ただ、内容は僕が感じていたものとは違って、評価・評判主義を批判した本ではなく、評価主義に否が応でも向かっていく未来を予言した本だった。評判世界では、評判・評価から逃れるこれはできない。なぜなら、評判を発信するのは人だけではなく、twitterのフォロワー数やクレジットカードの残高だったりするからだ。評価されるのが嫌で引きこもったところで評価は下される。そう思うと、どうしようもなくなって少し諦めがついた。

 

僕が評価・評判を嫌いな理由は、評価を得るために必ず競争が起こるからだ。オリンピックのように明らかな競争はともかく、いかにも競争じゃないふりして実は内心で競争している状況が大嫌いだ。勝つのも嫌だが、負けて傷つく自分を知るのも嫌だ。

この本を読んで目からうろこだったのは、評判世界は通常の競争社会を導かないことだ。すべてが「定量化され」「ランク付けされ」ることによって起こるのは、1位以外が価値をもたない世界だ。「世界一」だけが勝者の世の中は、競争社会と呼んでいいのか迷う。(有り体にいえば「超競争社会」となるのだと思う。)

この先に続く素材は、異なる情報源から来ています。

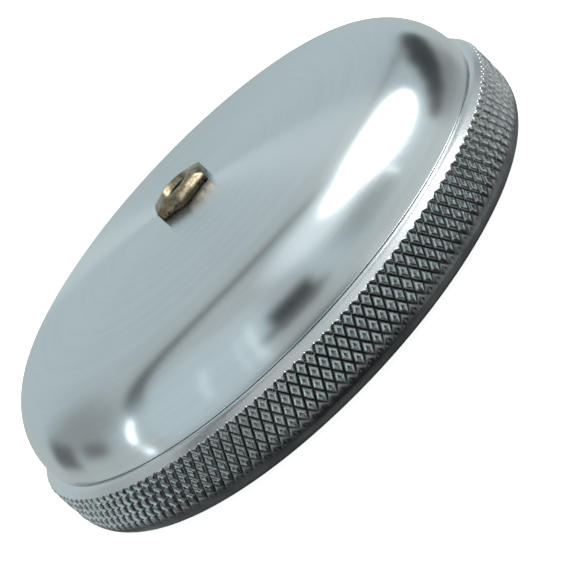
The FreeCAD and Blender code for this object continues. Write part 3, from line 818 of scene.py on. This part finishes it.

だからこそ、とこの本は言う。世界一しか価値をもたないなら、世界一になればいい。幸いなことに、これからの社会は世界一を見つけてくれる。ヨーヨーが世界一上手い人、世界で最も優れたピエロ、そして、世界一の「ヨーヨーができるピエロ」も、評価世界は見つけ出してくれる。自分にしかできないことをすればいい。